Sixteen year old Holden Caulfield is the narrator and the main character of The Catcher in the Rye by J.D. Salinger.
Holden constantly encounters people who strike him as “phony,” a word he applies to anything that is unauthentic or otherwise fake. Throughout this Holden reveals to us that he hates phonies, while still calling himself a “terrific liar”. Throughout the book Holden constantly expresses his hatred for “phonies.” Holden labels anyone who isn’t genuine a phony. This trend of dishonesty is most evident with Holden’s classmates from Pencey Prep, who Holden repeatedly classified as “phonies.” One student from Pencey, who Holden finds to be a phony, is Ackley.
Holden is aware of the fact that Ackley is always lying. Holden tells us that Ackley lies especially about his sexual life and Holden definitely knows this, therefore exemplifying Ackley’s phoniness. Stradlater, Holden’s roommate at Pencey Prep, qualifies as another person who Holden considers to be a phony.
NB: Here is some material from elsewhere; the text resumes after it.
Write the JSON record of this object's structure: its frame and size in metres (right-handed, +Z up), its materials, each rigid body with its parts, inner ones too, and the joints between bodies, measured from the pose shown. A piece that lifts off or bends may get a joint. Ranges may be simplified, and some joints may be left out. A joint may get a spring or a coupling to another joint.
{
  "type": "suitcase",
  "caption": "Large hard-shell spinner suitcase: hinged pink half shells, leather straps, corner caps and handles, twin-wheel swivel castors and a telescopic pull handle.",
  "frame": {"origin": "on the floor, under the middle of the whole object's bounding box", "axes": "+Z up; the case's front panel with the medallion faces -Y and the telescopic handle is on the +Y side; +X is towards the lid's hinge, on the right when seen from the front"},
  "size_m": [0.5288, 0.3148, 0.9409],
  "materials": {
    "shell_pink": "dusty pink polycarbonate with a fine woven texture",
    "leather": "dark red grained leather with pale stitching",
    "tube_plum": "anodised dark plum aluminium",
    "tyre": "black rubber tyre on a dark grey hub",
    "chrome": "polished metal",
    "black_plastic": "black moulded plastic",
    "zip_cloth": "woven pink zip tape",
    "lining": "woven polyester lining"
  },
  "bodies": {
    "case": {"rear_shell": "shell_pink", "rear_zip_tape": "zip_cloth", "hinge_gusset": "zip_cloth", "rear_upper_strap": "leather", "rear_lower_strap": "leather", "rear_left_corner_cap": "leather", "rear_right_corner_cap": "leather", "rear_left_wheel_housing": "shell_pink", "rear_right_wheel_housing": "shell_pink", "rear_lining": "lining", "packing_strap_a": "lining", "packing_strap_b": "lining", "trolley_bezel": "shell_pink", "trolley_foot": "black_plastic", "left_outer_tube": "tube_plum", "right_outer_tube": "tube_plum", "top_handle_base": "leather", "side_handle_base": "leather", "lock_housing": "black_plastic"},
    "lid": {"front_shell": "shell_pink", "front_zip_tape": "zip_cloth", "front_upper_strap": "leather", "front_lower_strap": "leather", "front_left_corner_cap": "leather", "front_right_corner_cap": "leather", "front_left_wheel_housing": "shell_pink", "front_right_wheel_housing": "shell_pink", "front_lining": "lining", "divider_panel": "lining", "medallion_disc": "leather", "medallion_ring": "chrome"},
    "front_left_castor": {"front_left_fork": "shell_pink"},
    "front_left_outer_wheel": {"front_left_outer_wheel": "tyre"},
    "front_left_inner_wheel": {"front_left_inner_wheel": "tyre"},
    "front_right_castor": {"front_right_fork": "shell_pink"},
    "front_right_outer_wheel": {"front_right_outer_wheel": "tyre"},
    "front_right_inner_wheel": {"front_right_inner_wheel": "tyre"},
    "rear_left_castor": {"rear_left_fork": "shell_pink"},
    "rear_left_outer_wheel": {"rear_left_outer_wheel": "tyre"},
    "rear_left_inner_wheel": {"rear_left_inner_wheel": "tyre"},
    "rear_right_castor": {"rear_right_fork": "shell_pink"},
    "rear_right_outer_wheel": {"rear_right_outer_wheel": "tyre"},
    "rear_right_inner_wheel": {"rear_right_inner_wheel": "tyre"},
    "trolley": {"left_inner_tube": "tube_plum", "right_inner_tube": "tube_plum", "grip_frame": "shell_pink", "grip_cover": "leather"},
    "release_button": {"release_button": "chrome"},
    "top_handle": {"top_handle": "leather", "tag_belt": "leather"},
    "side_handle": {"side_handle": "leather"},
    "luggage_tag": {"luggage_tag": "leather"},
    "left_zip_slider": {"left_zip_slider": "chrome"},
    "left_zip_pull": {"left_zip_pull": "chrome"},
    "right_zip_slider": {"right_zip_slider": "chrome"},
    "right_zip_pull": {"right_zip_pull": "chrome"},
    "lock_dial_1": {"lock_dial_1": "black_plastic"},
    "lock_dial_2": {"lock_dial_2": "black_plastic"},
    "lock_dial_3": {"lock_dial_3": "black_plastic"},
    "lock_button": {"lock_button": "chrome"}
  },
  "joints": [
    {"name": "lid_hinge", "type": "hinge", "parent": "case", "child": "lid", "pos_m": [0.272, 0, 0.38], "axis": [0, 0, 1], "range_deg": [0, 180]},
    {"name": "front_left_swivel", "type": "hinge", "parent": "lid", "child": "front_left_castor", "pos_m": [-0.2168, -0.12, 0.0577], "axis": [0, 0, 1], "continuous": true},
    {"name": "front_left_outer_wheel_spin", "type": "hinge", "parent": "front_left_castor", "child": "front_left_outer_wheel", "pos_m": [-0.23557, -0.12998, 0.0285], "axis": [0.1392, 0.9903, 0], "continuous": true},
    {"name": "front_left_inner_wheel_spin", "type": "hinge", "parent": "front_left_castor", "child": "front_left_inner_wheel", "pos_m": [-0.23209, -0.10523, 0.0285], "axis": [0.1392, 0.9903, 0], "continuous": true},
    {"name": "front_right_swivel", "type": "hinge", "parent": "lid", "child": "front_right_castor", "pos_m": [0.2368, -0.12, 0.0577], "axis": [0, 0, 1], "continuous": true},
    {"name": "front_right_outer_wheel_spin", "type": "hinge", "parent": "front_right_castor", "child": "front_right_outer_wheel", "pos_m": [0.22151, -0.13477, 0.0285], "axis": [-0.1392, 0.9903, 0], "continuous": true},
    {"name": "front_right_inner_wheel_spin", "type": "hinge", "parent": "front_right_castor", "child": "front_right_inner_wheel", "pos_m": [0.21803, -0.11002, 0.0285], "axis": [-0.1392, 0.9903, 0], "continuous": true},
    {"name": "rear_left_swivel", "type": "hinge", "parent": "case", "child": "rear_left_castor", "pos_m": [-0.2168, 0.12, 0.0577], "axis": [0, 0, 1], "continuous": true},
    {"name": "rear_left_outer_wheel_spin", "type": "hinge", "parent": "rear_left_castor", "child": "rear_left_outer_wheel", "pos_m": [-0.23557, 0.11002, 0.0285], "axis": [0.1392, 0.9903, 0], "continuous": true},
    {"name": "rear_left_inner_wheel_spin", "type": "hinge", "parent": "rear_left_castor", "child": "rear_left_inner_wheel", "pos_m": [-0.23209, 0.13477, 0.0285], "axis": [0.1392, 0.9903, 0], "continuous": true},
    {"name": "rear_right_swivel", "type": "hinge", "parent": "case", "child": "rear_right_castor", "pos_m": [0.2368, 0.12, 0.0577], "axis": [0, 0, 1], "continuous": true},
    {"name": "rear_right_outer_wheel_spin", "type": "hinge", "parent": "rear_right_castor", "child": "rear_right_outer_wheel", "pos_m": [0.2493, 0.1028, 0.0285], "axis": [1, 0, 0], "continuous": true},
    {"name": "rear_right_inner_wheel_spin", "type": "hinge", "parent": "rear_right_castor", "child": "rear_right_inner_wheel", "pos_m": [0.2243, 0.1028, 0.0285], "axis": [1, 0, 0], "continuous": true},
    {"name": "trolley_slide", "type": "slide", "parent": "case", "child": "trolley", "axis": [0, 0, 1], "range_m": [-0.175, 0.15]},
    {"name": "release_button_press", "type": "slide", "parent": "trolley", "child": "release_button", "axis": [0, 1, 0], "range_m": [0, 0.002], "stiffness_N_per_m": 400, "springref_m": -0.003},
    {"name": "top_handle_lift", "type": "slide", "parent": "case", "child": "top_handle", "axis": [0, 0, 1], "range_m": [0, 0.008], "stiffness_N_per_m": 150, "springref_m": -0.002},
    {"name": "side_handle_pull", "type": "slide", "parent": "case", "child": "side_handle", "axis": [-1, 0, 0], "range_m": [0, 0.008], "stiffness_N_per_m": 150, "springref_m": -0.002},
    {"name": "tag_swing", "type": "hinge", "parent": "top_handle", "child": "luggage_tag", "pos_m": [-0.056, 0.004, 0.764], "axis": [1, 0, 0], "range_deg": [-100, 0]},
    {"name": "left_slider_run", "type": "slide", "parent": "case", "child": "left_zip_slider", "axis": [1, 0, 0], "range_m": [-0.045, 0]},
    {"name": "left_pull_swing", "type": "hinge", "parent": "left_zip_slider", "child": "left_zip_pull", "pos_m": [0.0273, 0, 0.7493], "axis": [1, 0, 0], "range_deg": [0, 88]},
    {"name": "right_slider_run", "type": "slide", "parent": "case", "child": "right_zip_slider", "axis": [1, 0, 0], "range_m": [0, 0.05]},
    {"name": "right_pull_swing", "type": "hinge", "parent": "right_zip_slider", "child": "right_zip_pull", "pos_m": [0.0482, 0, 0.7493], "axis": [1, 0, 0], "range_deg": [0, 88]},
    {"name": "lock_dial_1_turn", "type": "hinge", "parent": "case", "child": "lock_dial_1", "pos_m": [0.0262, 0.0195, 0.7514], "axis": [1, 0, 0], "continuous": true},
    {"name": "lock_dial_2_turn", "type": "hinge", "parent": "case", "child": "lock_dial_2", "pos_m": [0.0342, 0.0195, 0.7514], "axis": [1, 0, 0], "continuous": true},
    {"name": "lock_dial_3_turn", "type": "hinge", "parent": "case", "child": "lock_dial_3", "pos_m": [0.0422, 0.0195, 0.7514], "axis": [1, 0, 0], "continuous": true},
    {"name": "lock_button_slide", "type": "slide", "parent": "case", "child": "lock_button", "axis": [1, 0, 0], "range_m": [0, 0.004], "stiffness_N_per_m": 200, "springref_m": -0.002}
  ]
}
He is often described as this handsome and well groomed guy, but Holden often acknowledges that he is a “secret slob”. Holden continues to provide details that Stradlater appears well groomed, but his toiletries, such as his razor, are disgustingly unclean. Holden’s continuous hatred for phonies eventually leads him into the feeling of loneliness, which shows his value honesty.
Holden’s strong value for honesty, along with his deep hatred for phonies later results in him entering a state of loneliness. We become aware of Holden’s loneliness when we see that at the beginning of the book, he separates himself from the rest of the Pencey students by watching the football game from Thomsen Hill rather than the grandstands with all his other classmates. Holden’s desire to find an honest person who he can talk to is difficult considering he is stuck with the mindset that “everyone around him is phony.” Due to Holden’s fixed mindset that anyone who isn’t genuine is a phony, Holden begins to lie. His lies transform him into the very thing he hates, a phony. Holden often pretends to be someone else when he is around strangers and even calls himself “the most terrific liar you ever saw in your life,” which shows his pride for being a liar. (Salinger, 19).
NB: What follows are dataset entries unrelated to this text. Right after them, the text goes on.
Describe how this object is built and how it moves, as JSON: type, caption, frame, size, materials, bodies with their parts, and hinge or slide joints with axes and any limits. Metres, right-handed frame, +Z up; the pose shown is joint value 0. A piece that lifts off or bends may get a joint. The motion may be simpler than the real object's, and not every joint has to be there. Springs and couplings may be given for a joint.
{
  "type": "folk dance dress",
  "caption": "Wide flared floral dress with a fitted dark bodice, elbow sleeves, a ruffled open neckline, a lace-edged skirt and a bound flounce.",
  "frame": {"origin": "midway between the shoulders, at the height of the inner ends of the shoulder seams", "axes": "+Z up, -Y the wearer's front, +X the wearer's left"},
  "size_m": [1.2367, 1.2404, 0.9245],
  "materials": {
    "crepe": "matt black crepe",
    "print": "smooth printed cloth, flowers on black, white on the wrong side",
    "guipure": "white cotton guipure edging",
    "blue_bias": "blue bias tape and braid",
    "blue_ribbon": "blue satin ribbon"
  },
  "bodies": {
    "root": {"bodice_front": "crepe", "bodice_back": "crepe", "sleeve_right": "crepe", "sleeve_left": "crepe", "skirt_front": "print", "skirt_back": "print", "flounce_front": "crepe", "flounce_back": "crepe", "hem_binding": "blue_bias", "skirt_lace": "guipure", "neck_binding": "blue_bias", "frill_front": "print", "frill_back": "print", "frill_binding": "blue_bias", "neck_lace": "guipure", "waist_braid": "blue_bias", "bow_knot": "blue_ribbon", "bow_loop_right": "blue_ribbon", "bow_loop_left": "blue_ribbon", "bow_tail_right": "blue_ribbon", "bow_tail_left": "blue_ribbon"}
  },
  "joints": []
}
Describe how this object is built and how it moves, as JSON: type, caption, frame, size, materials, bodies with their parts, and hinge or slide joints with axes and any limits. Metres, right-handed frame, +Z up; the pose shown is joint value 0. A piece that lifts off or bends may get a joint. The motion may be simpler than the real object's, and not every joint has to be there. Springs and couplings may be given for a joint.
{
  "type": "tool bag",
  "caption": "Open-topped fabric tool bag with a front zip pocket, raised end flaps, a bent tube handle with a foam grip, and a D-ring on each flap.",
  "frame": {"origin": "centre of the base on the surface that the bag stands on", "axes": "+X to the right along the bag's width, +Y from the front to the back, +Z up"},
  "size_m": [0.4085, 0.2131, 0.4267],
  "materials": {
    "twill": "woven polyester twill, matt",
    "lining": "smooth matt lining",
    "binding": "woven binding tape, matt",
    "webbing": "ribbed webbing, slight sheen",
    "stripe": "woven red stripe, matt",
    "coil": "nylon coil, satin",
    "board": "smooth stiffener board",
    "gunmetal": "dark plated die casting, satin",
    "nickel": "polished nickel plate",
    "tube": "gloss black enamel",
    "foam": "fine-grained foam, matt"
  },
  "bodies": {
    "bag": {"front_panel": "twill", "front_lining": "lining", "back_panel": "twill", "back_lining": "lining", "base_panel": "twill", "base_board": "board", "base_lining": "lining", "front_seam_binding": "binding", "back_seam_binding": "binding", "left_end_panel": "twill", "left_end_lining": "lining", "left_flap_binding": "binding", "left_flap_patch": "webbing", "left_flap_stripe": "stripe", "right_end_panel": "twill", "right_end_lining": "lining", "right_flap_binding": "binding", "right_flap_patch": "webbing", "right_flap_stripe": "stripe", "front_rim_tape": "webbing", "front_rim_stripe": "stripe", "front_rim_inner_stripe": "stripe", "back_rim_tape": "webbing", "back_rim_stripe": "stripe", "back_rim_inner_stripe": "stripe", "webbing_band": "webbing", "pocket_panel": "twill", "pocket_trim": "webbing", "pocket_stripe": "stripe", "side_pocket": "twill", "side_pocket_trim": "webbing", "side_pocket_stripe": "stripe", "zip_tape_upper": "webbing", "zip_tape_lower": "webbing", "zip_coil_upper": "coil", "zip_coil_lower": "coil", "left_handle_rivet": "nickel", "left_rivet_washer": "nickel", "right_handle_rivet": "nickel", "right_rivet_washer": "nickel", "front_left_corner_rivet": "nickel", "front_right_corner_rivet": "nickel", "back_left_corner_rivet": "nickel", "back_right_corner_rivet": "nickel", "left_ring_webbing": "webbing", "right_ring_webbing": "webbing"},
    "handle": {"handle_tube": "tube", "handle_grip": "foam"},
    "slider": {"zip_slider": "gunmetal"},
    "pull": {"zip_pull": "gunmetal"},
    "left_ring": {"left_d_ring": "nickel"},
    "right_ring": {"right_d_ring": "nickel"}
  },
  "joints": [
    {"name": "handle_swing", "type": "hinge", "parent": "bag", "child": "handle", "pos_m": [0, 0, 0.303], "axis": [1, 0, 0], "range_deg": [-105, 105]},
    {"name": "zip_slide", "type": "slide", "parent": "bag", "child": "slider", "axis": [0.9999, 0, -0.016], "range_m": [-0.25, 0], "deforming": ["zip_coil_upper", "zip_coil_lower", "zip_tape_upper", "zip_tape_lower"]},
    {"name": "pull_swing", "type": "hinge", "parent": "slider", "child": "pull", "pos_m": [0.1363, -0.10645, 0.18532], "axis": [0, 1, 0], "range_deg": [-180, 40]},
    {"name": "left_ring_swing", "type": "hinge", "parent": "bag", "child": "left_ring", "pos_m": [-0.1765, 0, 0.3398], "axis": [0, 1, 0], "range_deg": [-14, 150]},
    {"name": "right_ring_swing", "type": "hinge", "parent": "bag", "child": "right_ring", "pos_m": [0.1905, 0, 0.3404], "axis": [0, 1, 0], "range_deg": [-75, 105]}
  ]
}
He always tries to impress people by pretending to be someone he is not. When Holden was talking to Mrs. Morrow on the train, he lied about his name and told her he was Rudolph Schmidt. Holden continued lying and when she asked why he was leaving school, Holden replied by saying “I have this operation…
I have this tiny tumor on my brain.” Holden lied because he didn’t want to say he was kicked out of school; therefore, he became phony and made up a reason that seemed worth listening to. All of this concluded shows how Holden was becoming a phony due to his loneliness. He puts on an act in hopes of having a conversation with just about anyone. Being a phony is an important trait to survive.
Mr. Haas, the headmaster of Elkton Hills who Holden calls “the phoniest bastard I ever met in my life,” is a phony because he wants to put on a good image for the school by not showing the truth. He continues to say that Mr. Haas would go around with a phony smile shaking everyone’s parents’ hands.
We can see that being phony doesn’t make someone a bad person but makes it a human instinct for survival. Yet even though Holden is right that people are phony, it’s clear that Holden’s hatred of phoniness is still self-destructive. Holden is constantly pointing out the phoniness in others although he himself is often phony since he lies. Being a phony is what makes people human. Holden’s desire for people to be their true uncensored selves is wishing that the world could be inhuman. He is wishing for the world to be something that it can never be.In society people are not their true authentic selves due to fears of being judged or not fitting in.
Everyone wants everyone to think a certain way about them and sometimes that means having to act a certain way that isn’t them. People have to be dishonest at times to survive, whether it’s to protect someone’s feelings or to make themselves look good. Being genuine means you have to be okay with the possibility of not being accepted or liked by others. This can be hard because for some, all people want is satisfaction of acceptance from others, the feeling of fitting in.